For Double Chance thinking, that distinction matters. The best candidates are not always the highest scorers; they are teams whose style compresses outcomes into win/draw clusters while making outright losses relatively rare. That profile can sit either at the top of the table or in upper mid‑table among sides that rarely get blown away even by stronger opponents.
How Double Chance interacts with hard-to-beat profiles
Double Chance (1X, X2 or 12) expands the set of “good” outcomes by covering both a win and a draw for the chosen side (or covering both teams against a draw, in the case of 12). For a hard‑to‑beat team, 1X or X2 align neatly with how they naturally behave: many wins and draws, few defeats. The bet’s structure mirrors their outcome distribution.
Because price reflects probability, markets usually shorten Double Chance odds heavily for top‑tier clubs with extremely low loss rates, often leaving little room for value. The more interesting candidates are teams with solid loss resistance but less glamorous reputations, whose resilience is underappreciated relative to their brand; there, Double Chance can sometimes be priced closer to mid‑table averages despite a genuinely low defeat rate.
Using “hard-to-beat” logic in applied decisions with UFABET
When someone wants to use this concept in a structured pre‑match routine, the crucial step is to translate narrative about resilience into actual loss rates and context. During the decision‑making process on ทางเข้า ufabet168 within a football betting website or similar platform, a disciplined approach begins with checking each team’s percentage of matches lost over the current and previous seasons, then layering in goal differences, xG balance and home/away splits. From there, the focus shifts to how those patterns interact with the specific opponent: a side that almost never loses at home might be an attractive 1X Double Chance candidate even against a bigger name, provided the price still reflects something closer to reputation than to true loss resistance, whereas taking Double Chance blindly on a famous crest without checking recent structural fragility turns the tool into a comfort blanket rather than an edge.
List: Practical steps to identify real Double Chance candidates in Serie A
To move from vague impressions to a repeatable process, breaking the idea into a small sequence helps. The goal is to ensure that any “hard‑to‑beat” label is earned through data and match context rather than memory of a few televised games.
- Quantify loss resistance by calculating each team’s loss percentage over a meaningful sample (season plus part of last season) and separating home and away records where possible.
- Cross‑check those results with goal difference and xG balance to verify that low loss rates reflect structural strength rather than a run of luck in one‑goal games.
- Examine draw frequency; teams with many draws and few defeats often align better with 1X or X2 than with pure win markets at the same prices.
- Consider schedule and opponent quality: a low loss rate built mostly against weaker sides may not transfer when facing the league’s elite.
- Finally, compare Double Chance odds with the underlying loss percentages to see whether prices respect that resilience or still treat the team as a generic mid‑table side.

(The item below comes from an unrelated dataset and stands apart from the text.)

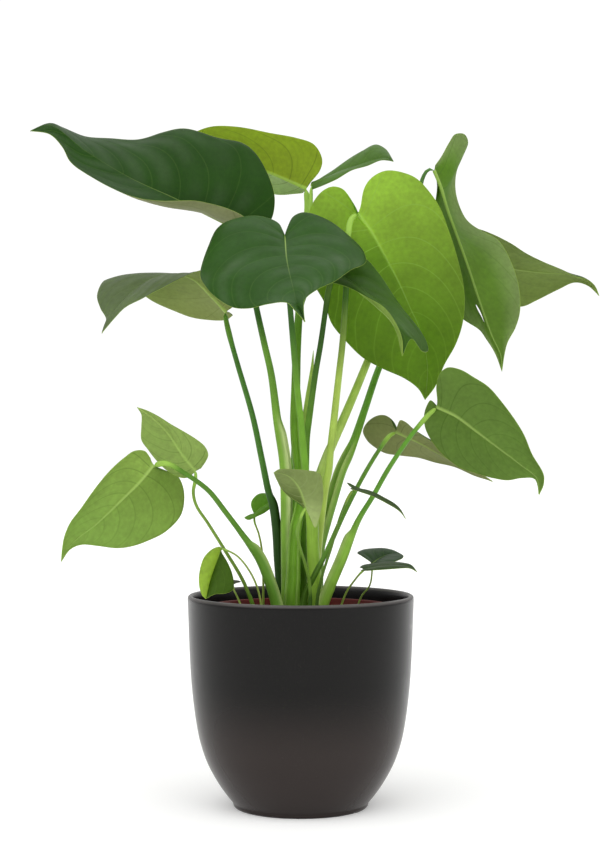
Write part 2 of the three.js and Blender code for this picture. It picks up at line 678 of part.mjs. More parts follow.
// A folded leaf behind it.
leaf("low_right_back", {
  rib: [[84, 22, 331], [104, 20, 322], [122, 18, 312], [148, 12, 298], [170, 8, 287]],
  right: [
    [85, 18, 335], [88, 10, 341], [93, 4, 339], [101, -1, 332], [111, -5, 325], [124, -6, 318],
    [141, -3, 306], [156, 2, 296],
  ],
  left: [
    [82, 26, 336], [78, 32, 344], [71, 38, 346], [63, 44, 343], [57, 48, 337], [55, 51, 331],
    [59, 54, 323], [66, 55, 317], [75, 55, 312], [88, 52, 310], [104, 48, 308], [118, 42, 304],
    [136, 31, 300], [154, 20, 292],
  ],
  arch: [3, 3],
  stalk: [
    [0, -34, 158], [4, -36, 186], [12, -46, 203], [24, -48, 227], [38, -36, 258], [56, -12, 293],
    [70, 6, 316], [79, 16, 328],
  ],
  radii: [3.2, 2.7, 2.6, 2.1],
  sheath: 0.3,
  grid: [13, 3],
  stalkGrid: [15, 8],
});

// A narrow leaf seen edge on, right of the stalks.
leaf("edge_right", {
  rib: [[46, -62, 280], [60, -66, 277], [75, -70, 270], [87, -74, 263], [93, -76, 254]],
  right: [
    [44, -66, 281], [45, -73, 280], [52, -79, 278], [64, -81, 274], [76, -81, 268], [87, -79, 261],
  ],
  left: [
    [43, -58, 283], [41, -52, 286], [50, -50, 281], [62, -54, 278], [75, -60, 272], [86, -68, 265],
  ],
  arch: [1, 1],
  stalk: [
    [13.5, -48, 158], [15, -48.5, 184], [19.5, -51, 205], [27.5, -56, 230], [35, -59.5, 256],
    [42, -61, 273],
  ],
  radii: [2.0, 1.56, 1.5, 1.2],
  sheath: 0.3,
  grid: [8, 2],
  stalkGrid: [9, 6],
});

// A small dark leaf low on the right.
leaf("rim_right_back", {
  rib: [[63, -4, 214], [70, 8, 219], [80, 20, 223], [90, 30, 222]],
  right: [[66, -9, 213], [73, -12, 214], [80, -8, 215], [86, 2, 217], [90, 13, 219], [91, 22, 221]],
  left: [
    [60, -6, 217], [54, -2, 221], [50, 5, 224], [55, 15, 227], [64, 24, 228], [73, 30, 228],
    [82, 32, 226],
  ],
  arch: [2, 2],
  stalk: [[46, 4, 158], [53, 2, 184], [61, -2, 195], [63, -4, 206]],
  radii: [1.3, 1.01, 1.0, 0.9],
  sheath: 0.2,
  grid: [8, 2],
  stalkGrid: [9, 6],
});

// A small flat leaf in front of it.
leaf("rim_right", {
  rib: [[56, -34, 209], [70, -34, 212], [85, -33, 213], [97, -32, 211], [103, -32, 207]],
  right: [[53, -38, 208], [58, -45, 208], [71, -47, 209], [85, -44, 210], [96, -38, 210]],
  left: [
    [52, -29, 211], [55, -22, 213], [67, -18, 215], [78, -18, 216], [90, -22, 215], [98, -27, 213],
  ],
  arch: [1, 1],
  stalk: [[30, -18, 158], [40, -24, 188], [48, -30, 200], [53, -33, 206]],
  radii: [1.5, 1.17, 1.2, 1.0],
  sheath: 0.2,
  grid: [8, 2],
  stalkGrid: [9, 6],
});

// The tip of the next leaf, still rolled up, among the stalks.
const spearPath = [
  [-4.5, 20, 158], [-4, 19, 220], [-2, 15, 271], [0, 14, 298], [1.5, 13, 326], [3.4, 11, 342], [6.8, 7, 364],
  [9.8, 2, 385], [11.2, -1, 403],
].map(seen);
const spearRadii = [2.3, 2.8, 2.4, 0.4];
add("new_leaf", stalkBody(spearPath, spearRadii, 0.85, 0, 12, 6), 0x8fbf45, 0.45);
roots.push(stalkBody(spearPath, spearRadii, 0.85, HOLE_CLEARANCE, 12, 6));

// Soil

// Potting mix, slightly domed, with a plain hole for each root.
const soilProfile = [
  [0, 11.7], [48.2, 11.7], [49.6, 12.9], [78.7, 163.5], [79.6, 166], [72, 168], [52, 170], [28, 171], [0, SOIL_TOP],
];
let soil = toManifold(turned(soilProfile, NURSERY_SIDES));
for (const root of roots) {
  const hole = toManifold(root);
  soil = soil.subtract(hole.add(hole.translate([0, 0, -1])));
}
add("soil", toGeometry(soil), 0x3a2a20, 0.95);

export default plant;
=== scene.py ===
"""A potted swiss cheese plant for its render: cover pot, nursery pot, soil and twenty leaves."""

import bpy
import numpy as np
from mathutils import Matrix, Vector


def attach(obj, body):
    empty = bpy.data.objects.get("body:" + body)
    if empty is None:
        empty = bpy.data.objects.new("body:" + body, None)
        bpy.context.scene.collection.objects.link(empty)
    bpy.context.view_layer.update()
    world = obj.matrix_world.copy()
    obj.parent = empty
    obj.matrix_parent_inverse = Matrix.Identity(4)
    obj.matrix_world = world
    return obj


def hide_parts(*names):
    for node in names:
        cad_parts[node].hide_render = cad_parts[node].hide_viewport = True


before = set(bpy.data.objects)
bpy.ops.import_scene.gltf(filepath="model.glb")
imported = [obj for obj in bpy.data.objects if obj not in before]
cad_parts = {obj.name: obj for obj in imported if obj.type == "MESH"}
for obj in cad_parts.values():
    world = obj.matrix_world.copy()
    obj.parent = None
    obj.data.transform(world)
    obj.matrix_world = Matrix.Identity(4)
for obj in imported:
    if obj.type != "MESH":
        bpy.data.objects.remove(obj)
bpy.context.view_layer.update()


# Cover pot
# A slip-cast stoneware bowl with a matte anthracite engobe: a small turned foot, a belly that opens
# into a nearly straight wall 5.5 mm thick, and a rounded lip. It stands on its foot.


def linear(code):
    """A hex colour as linear light, by the sRGB curve."""
    srgb = np.array([int(code[i : i + 2], 16) / 255 for i in (1, 3, 5)])
    light = np.where(srgb <= 0.04045, srgb / 12.92, ((srgb + 0.055) / 1.055) ** 2.4)
    return (*light.tolist(), 1.0)


def add_node(tree, kind, inputs=(), **settings):
    """Adds a node of a kind with its settings; its inputs go in by name or by number.

    An input is a value, a hex colour, a socket to link, or a node, of which the first output in use is
    linked.
    """
    node = tree.nodes.new("ShaderNode" + kind)
    for key, value in settings.items():
        setattr(node, key, value)
    for key, value in dict(inputs).items():
        if isinstance(value, str):
            value = linear(value)
        if isinstance(value, bpy.types.Node):
            value = next(output for output in value.outputs if output.enabled)
        if isinstance(value, bpy.types.NodeSocket):
            tree.links.new(value, node.inputs[key])
        else:
            node.inputs[key].default_value = value
    return node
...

Running through this sequence reduces the temptation to call every respectable team “hard to beat” and instead highlights those whose outcome distributions genuinely tilt toward avoiding defeat. It also reveals where narratives have outrun numbers—sides praised for mental toughness or defensive solidity despite fairly ordinary loss rates and goal differences.

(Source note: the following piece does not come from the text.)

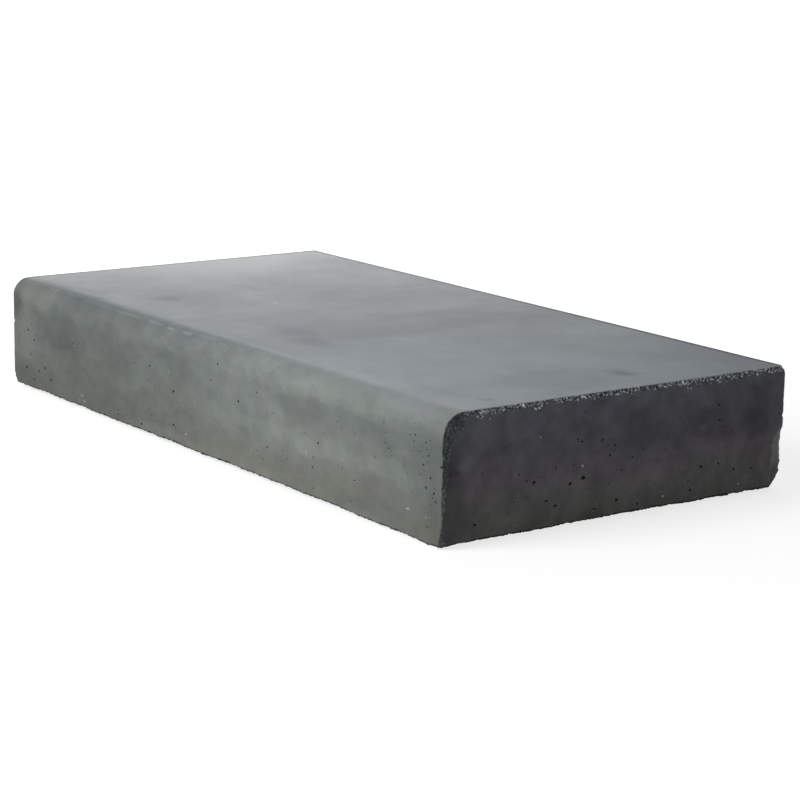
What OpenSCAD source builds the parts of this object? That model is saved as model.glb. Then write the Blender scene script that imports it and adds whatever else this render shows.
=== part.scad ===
// Concrete step block: a solid cast step with a bullnosed tread.
// The frame stands at the middle of the bed: +X runs along the length, +Y to the back, +Z up.
// The block is cast in one piece. Its arrises come from the mould, and two corners and one
// upright arris carry the knocks of handling.

/* [Block] */
// Length of the block, along the bullnose
block_l = 1000; // [400:10:2000]
// Depth of the block, from the front face to the back
block_d = 500; // [300:10:600]
// Rise of the step, from the bed to the tread
block_h = 150; // [120:5:200]

/* [Bullnose] */
// Radius of the bullnose along the top front edge
nosing_r = 28; // [15:1:50]

/* [Arrises] */
// Radius of the arris round the top and the sides of each end
end_arris_r = 5; // [2:0.5:10]
// Radius of the arris along the top back edge
back_arris_r = 4; // [2:0.5:10]
// Radius of the worn arris round the bed
bed_arris_r = 8; // [3:0.5:12]

/* [Broken heel, right end, back] */
// How far the break runs along the length
heel_break_l = 30; // [15:1:60]
// How far the break runs along the depth
heel_break_d = 25; // [15:1:60]
// How far the break runs up the arris
heel_break_h = 29; // [15:1:60]

/* [Chipped toe, left end, front] */
// How far the chip runs along the length
toe_chip_l = 17; // [12:1:40]
// How far the chip runs along the depth
toe_chip_d = 14; // [12:1:40]
// How far the chip runs up the arris
toe_chip_h = 26; // [12:1:40]

/* [Spalled arris, right end, back] */
// Height of the middle of the spall above the bed
spall_mid_h = 48; // [40:1:70]
// Length of the spall, up the arris
spall_l = 60; // [30:1:70]
// Depth of the spall at its middle
spall_depth = 4; // [1:0.5:8]

/* [Hidden] */

// Sides of a full circle, on the bullnose and on the arrises
$fn = 96;
// How far a cutting shape runs past the surface that it cuts
past = 1;
// Radius of the round dish that makes a spall of that length and depth
spall_r = (pow(spall_l / 2, 2) + pow(spall_depth, 2)) / (2 * spall_depth);

// What a corner of radius r loses: the corner is the origin, the solid lies towards +X and +Y
module corner_waste(r) {
    difference() {
        translate([-past, -past]) square(r + past);
        translate([r, r]) circle(r);
    }
}

// A rectangle that stands on the origin, with the radii of its corners anticlockwise from the
// lower left one; a radius of 0 leaves the corner square
module rounded_face(w, h, radii) {
    corners = [[-w / 2, 0], [w / 2, 0], [w / 2, h], [-w / 2, h]];
    difference() {
        translate([-w / 2, 0]) square([w, h]);
        for (i = [0:3])
            if (radii[i] > 0)
                translate(corners[i]) rotate(90 * i) corner_waste(radii[i]);
    }
}

// Runs an upright outline of depth and height along the length
module along_length() {
    rotate([90, 0, 90]) linear_extrude(block_l, center = true) children();
}

// Runs an upright outline of length and height through the depth
module along_depth() {
    rotate([90, 0, 0]) linear_extrude(block_d, center = true) children();
}

// Section across the block, with a square rebate where the bullnose goes
module section() {
    difference() {
        rounded_face(block_d, block_h, [bed_arris_r, bed_arris_r, back_arris_r, 0]);
        translate([-block_d / 2 - past, block_h - nosing_r]) square(nosing_r + past);
    }
}

// The block without its bullnose: the three outlines that a mould maker draws, run through
// each other, so that each one rounds the edges which the other two leave sharp
module body() {
    end_r = end_arris_r;
    intersection() {
        along_length() section();
        along_depth() rounded_face(block_l, block_h, [bed_arris_r, bed_arris_r, end_r, end_r]);
        linear_extrude(block_h)
            translate([0, -block_d / 2]) rounded_face(block_l, block_d, [end_r, end_r, end_r, end_r]);
    }
}

// The bullnose is a quarter turn of a bar whose ends are rounded, so the arris of each end runs
// round it without a break
module bullnose() {
    end_r = end_arris_r;
    translate([0, -block_d / 2 + nosing_r, block_h - nosing_r])
        rotate([90, 0, 90]) rotate(90) rotate_extrude(angle = 90)
            translate([0, -block_l / 2]) intersection() {
                rounded_face(2 * nosing_r, block_l, [end_r, end_r, end_r, end_r]);
                square([nosing_r, block_l]);
            }
}

// What a break takes off a corner: the corner is the origin, the solid lies towards +X, +Y and
// +Z, and the break is the flat through the three points that it reaches on the edges
module corner_break(l, d, h) {
    slope = [1 / l, 1 / d, 1 / h];
    lean = acos(slope.z / norm(slope));
    turn = atan2(slope.y, slope.x);
    side = 4 * max(l, d, h);
    rotate([0, lean, turn])
        translate([-side / 2, -side / 2, 1 / norm(slope) - side]) cube(side);
}

// What the spall takes off the upright arris: a shallow dish, cut square to the arris
module arris_spall() {
    arris = end_arris_r * (1 - cos(45));
    translate([block_l / 2 - arris, block_d / 2 - arris, spall_mid_h])
        rotate(45) translate([spall_r - spall_depth, 0, 0])
            rotate([90, 0, 0]) cylinder(h = 4 * (spall_depth + end_arris_r), r = spall_r, center = true);
}

module step_block() {
    color("#6f7475") difference() {
        union() {
            body();
            bullnose();
        }
        translate([block_l / 2, block_d / 2, 0])
            rotate(180) corner_break(heel_break_l, heel_break_d, heel_break_h);
        translate([-block_l / 2, -block_d / 2, 0])
            corner_break(toe_chip_l, toe_chip_d, toe_chip_h);
        arris_spall();
    }
}

step_block();
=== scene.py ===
# %% [markdown]
# # A precast concrete step block
#
# This lesson dresses one solid block of concrete: a step, a metre long, that lies on its bed.
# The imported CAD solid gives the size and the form. What it lacks is everything that tells you
# the block is concrete: arrises where sand shows, bubbles that the mould face trapped, a ragged
# bed edge, a smooth tread with clouds in it. Those are made here, the larger ones as real
# geometry and the finest as bump.

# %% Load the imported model
import itertools
import math

import bmesh
import bpy
import numpy as np
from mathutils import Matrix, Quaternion, Vector
from mathutils.bvhtree import BVHTree


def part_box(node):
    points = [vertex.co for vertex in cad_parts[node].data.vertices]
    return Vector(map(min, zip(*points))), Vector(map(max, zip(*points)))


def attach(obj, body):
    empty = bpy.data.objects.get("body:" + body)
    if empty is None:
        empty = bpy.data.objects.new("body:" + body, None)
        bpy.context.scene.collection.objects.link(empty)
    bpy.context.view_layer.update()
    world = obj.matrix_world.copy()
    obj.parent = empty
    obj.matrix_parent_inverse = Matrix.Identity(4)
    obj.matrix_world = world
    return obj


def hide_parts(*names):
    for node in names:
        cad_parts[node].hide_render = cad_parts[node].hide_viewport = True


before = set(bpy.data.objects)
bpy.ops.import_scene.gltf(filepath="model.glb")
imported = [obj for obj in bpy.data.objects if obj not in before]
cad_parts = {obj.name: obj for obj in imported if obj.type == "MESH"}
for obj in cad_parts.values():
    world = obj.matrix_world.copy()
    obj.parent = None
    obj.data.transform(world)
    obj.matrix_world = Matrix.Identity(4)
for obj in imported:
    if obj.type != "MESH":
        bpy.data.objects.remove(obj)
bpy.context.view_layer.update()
MM = 0.001
low_corner, high_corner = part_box("step_block")
LENGTH, DEPTH, RISE = (high_corner - low_corner) / MM
print(f"the block is {LENGTH:.0f} x {DEPTH:.0f} x {RISE:.0f} mm")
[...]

Table: Outcome profiles that fit Double Chance logic
Different outcome patterns support Double Chance in different ways. The table below summarises common profiles and how they align with 1X or X2 thinking.
| Profile type | Win % | Draw % | Loss % | Double Chance suitability |
| Elite, control-heavy side | High | Medium | Very low | 1X or X2 heavily favoured but often priced short |
| Draw-prone, defensively solid | Medium | High | Low | Strong 1X/X2 candidate, even without many wins |
| Volatile, high-risk attacker | High | Low | High | Poor Double Chance fit despite win potential |
| Passive, often outplayed | Low | Medium | High | Weak candidate; Double Chance offers limited help |
The most attractive Double Chance targets typically sit in the second row: clubs that do not dominate the league but whose defensive structure and mentality generate many draws and relatively few defeats. For them, Double Chance magnifies an existing strength—loss avoidance—without relying on a sudden leap in attacking output.

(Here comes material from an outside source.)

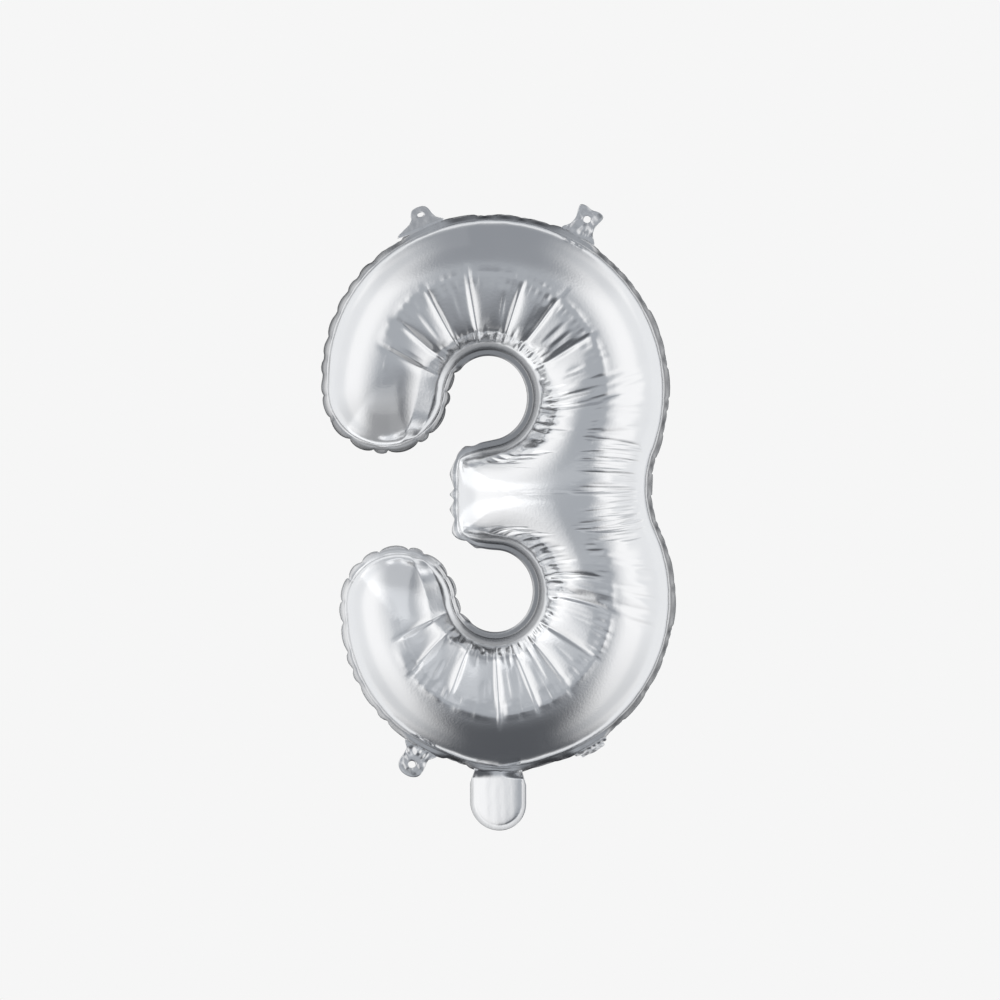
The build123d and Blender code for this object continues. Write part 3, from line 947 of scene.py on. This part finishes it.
# %% Make the tabs
TAB_RINGS, TAB_ROUND = 12, 96                      # rings from the hole out, and points on each
HOLE_RADIUS, HOLE_HEIGHT = 2.2, 10.8               # the hole's size, and how far it is from the fold
TAB_ROOT = 1.8                                     # how far the tab reaches over the border
TAB_GAP = 0.03                                     # air between the tab's film and the border's
TAB_DULL, TAB_BANDS = 0.03, 0.16                   # how dull the tab is, and how much duller its bands
TABS = {                                           # degrees bent back, how creased, shape and sweep
    "top_right_tab": (0.0, 1.0, "flared", 0.0),
    "top_left_tab": (43.0, 0.1, "pointed", 0.5),
    "bottom_left_tab": (0.0, 0.9, "round", 0.0),
    "bottom_right_tab": (75.0, 0.8, "round", 0.0),
}
HALF_SHAPES = {                                    # the right half: along the fold, then outwards
    "flared": [(0, -TAB_ROOT), (11.5, -TAB_ROOT), (12.0, -0.6), (8.0, 3), (6.6, 8), (8.2, 14), (8.6, 17.6),
               (4, 18.4), (0, 17.2)],
    "pointed": [(0, -TAB_ROOT), (13.0, -TAB_ROOT), (12.5, -0.5), (8.6, 2.5), (6.8, 8), (6.2, 13),
                (4.4, 17.4), (0, 18.6)],
    "round": [(0, -TAB_ROOT), (11.5, -TAB_ROOT), (11.5, -0.5), (7.6, 2.5), (7.8, 7), (8.4, 12.5), (6.4, 17),
              (0, 18.8)],
}


def tab_flat(shape, sweep):
    """Rings between the punched hole and the outline, as points along the fold and outwards. sweep widens
    the root to one side."""
    half = np.array(HALF_SHAPES[shape], float)
    outline = evenly(rounded(np.vstack([half, half[-2::-1] * [-1, 1]]), 3), TAB_ROUND + 1)[:-1]
    turn = np.linspace(-np.pi / 2, 1.5 * np.pi, TAB_ROUND, endpoint=False)
    hole = np.stack([HOLE_RADIUS * np.cos(turn), HOLE_HEIGHT + HOLE_RADIUS * np.sin(turn)], -1)
    share = np.linspace(0, 1, TAB_RINGS)[:, None, None]
    outline[:, 0] += sweep * np.maximum(outline[:, 0], 0) * np.clip(1 - outline[:, 1] / 9, 0, 1)
    return hole + share * (outline - hole)


def triangle_wave(value):
    """Straight slopes between -1 and 1, once every unit."""
    return 2 * np.abs(2 * (value - np.floor(value + 0.5))) - 1


def crumpled(flat, amount, seed):
    """Creases of a handled tab: straight-sided waves in several directions, and pleats across its root."""
    random = np.random.default_rng(seed)
    along_fold, outwards_from = flat[..., 0], flat[..., 1]
    height = 0.0 * along_fold
    for _ in range(6):
        angle, size = random.uniform(0, np.pi), random.uniform(5, 13)
        height += random.uniform(0.12, 0.34) * triangle_wave(
            (along_fold * np.cos(angle) + outwards_from * np.sin(angle)) / size + random.uniform(0, 1))
    bent = along_fold / 4.3 + 0.3 + 0.3 * np.sin(along_fold / 2.9 + seed) + 0.05 * outwards_from
    pleats = 0.5 * triangle_wave(bent) * np.exp(-((outwards_from - 1.5) / 3.6) ** 2)
    return amount * (height + pleats) * np.clip((outwards_from + TAB_ROOT) / 4, 0, 1)


def tab_sheet(body, side, seed):
    """One film of a tab, in place, with the points where its bend starts and ends."""
    bend, creasing, shape, sweep = TABS[body]
    joint = next(joint for joint in tab_folds if joint["name"] == body + "_fold")
    fold_at = np.array(joint["pos_m"]) / MM
    tangent = np.array(joint["axis"])
    outward = np.cross([0, 1, 0], tangent)
    flat = tab_flat(shape, sweep)
    height = crumpled(flat, creasing, seed) + side * (PLY + FILM + TAB_GAP)
    bend = np.radians(bend)
    beyond = np.maximum(flat[..., 1], 0)[..., None]
    before = np.minimum(flat[..., 1], 0)[..., None]
    backwards = np.array([0, 1, 0])
    tip_way = np.cos(bend) * outward + np.sin(bend) * backwards
    face_way = np.where(flat[..., 1:] > 0, -np.sin(bend) * outward + np.cos(bend) * backwards, backwards)
    points = (fold_at + flat[..., :1] * tangent + before * outward + beyond * tip_way
              + height[..., None] * face_way)
    ring = np.arange(TAB_RINGS * TAB_ROUND).reshape(TAB_RINGS, TAB_ROUND)
    faces = strip_faces(list(ring))
    obj = mesh_object(f"{body}_{'front' if side < 0 else 'back'}_foil", points.reshape(-1, 3),
                      faces if side > 0 else faces[:, ::-1])
    edge = np.linspace(0, 1, TAB_RINGS)[:, None] + 0 * flat[..., 0]
    store_weld_and_painted_shade(obj, (TAB_DULL + TAB_BANDS * np.abs(triangle_wave(edge)) * creasing).ravel())
    obj.data.materials.append(silver)
    middle_way = outward + tip_way
    return smooth_shade(thicken(obj)), fold_at - 1.0 * outward, fold_at + 1.0 * middle_way


tab_pieces = []
for seed, body in enumerate(TABS):
    for side in (-1, 1):
        obj, start, end = tab_sheet(body, side, 40 + seed)
        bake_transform(obj)
        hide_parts(f"{body}_{'front' if side < 0 else 'back'}_film")
        tab_pieces.append(obj)
print(len(tab_pieces), "tab films")

# %% [markdown]
# ## The valve
#
# Two soft clear films, glued to the foil at the neck, lie on each other inside the balloon. Air pushed
# between them gets in, and the pressure inside then presses them shut. They are out of sight, but they are
# why the balloon holds its air, so they are here, in clear film with the faint haze of polythene.

# %% Make the clear film and the inlet
def clear_material(name):
    """Clear polythene: mostly seen through, with a faint uneven haze."""
    material = bpy.data.materials.new(name)
    material.use_nodes = True
    tree = material.node_tree
    shader = tree.nodes["Principled BSDF"]
    where = tree.nodes.new("ShaderNodeTexCoord").outputs["Object"]
    haze = noise(tree, where, 180.0, 3.0)
    tree.links.new(math_node(tree, "MULTIPLY_ADD", haze, 0.2, 0.12), shader.inputs["Roughness"])
    colour = mix_colour(tree, haze, (0.80, 0.84, 0.87, 1), (0.90, 0.92, 0.94, 1))
    tree.links.new(colour, shader.inputs["Base Color"])
    tree.links.new(bump(tree, noise(tree, where, 420.0, 2.0), 0.15, 0.0003), shader.inputs["Normal"])
    shader.inputs["Alpha"].default_value = 0.45
    return material


clear = clear_material("clear_valve_film_finish")
inlet_low, inlet_high = (np.array(corner_point) / MM for corner_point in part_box("valve_inlet_front_film"))
inlet_half = (inlet_high[0] - inlet_low[0]) / 2
INLET_IN, INLET_DROP = 2.0, 2.0                    # in from each side, and down from the fold
INLET_GAP, INLET_FULL = 0.02, 0.35
for side, word in ((-1, "front"), (1, "back")):
    obj = tail_sheet(f"valve_inlet_{word}_sheet", inlet_half - INLET_IN, tail_z - INLET_DROP, side,
                     INLET_GAP, INLET_FULL, clear)
    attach(obj, "filling_tail")
    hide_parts(f"valve_inlet_{word}_film")
    valve = frame["nodes"][f"valve_{word}_film"]
    valve.data.materials.clear()
    valve.data.materials.append(clear)
print("the inlet is", round(2 * inlet_half, 1), "mm wide")

# %% Join the films to the frame
for obj, panel in ((front, "front_panel"), (back, "back_panel")):
    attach(obj, "envelope")
    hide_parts(panel)

# %% [markdown]
# ## What was cut flat
#
# Every piece here began as a flat sheet. A film's flat area is what its curved face measures, because foil
# doesn't stretch: it only bends and creases. Each film's and tab's area is worked out, no larger than a
# share of the sheet it was cut from, and the front film's is printed.

def face_area(obj):
    """Area of the piece's faces before it has its thickness, in square metres."""
    areas = np.empty(len(obj.data.polygons))
    obj.data.polygons.foreach_get("area", areas)
    return float(areas.sum())


FILM_FLAT = (0.266, 0.394)                         # the digit's outline as it is cut, before it is blown up
TAB_FLAT = (0.023, 0.0232)
for obj in (front, back):
    film_area = min(face_area(obj), 0.95 * FILM_FLAT[0] * FILM_FLAT[1])
for obj in tab_pieces:
    tab_area = min(face_area(obj), 0.98 * TAB_FLAT[0] * TAB_FLAT[1])
print("film area, square centimetres:", round(face_area(front) * 1e4, 1))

Failure cases where “hard-to-beat” Double Chance ideas break down
There are clear situations where this framework can mislead. One is fixture context: a side that rarely loses at home may still be overmatched away to a top‑two club in intense end‑of‑season conditions, where the opponent’s need for a win and superior quality diminish the value of historic loss resistance. Another is squad change: if key defenders or the holding midfielder that underpinned a team’s solidity are missing, old loss rates may no longer be a fair guide.
Market adjustment is just as important. Once a team becomes widely recognised as hard to beat, odds will often bake that reputation into Double Chance prices until the implied probabilities leave little margin. At that point, clinging to the label becomes a psychological comfort rather than a reasoned edge; without fresh context or mispricing, even the most resilient Serie A side cannot turn a fairly priced Double Chance into a long‑term advantage on its own.
Summary
In Serie A, teams that are genuinely “not easy to beat” are those whose loss rates stay low over many matches and whose defensive structure and mentality support that resilience. Those profiles align naturally with Double Chance markets, which reward avoidance of defeat more than outright dominance.
However, the real value lies in distinguishing structurally loss‑resistant clubs from those enjoying short unbeaten streaks or reputational boosts. When loss percentages, goal and xG balances, schedule context and prices all point in the same direction, Double Chance can be a logical way to reflect that resilience; when any of those pieces is missing, the idea risks becoming another appealing phrase detached from how Serie A teams actually perform.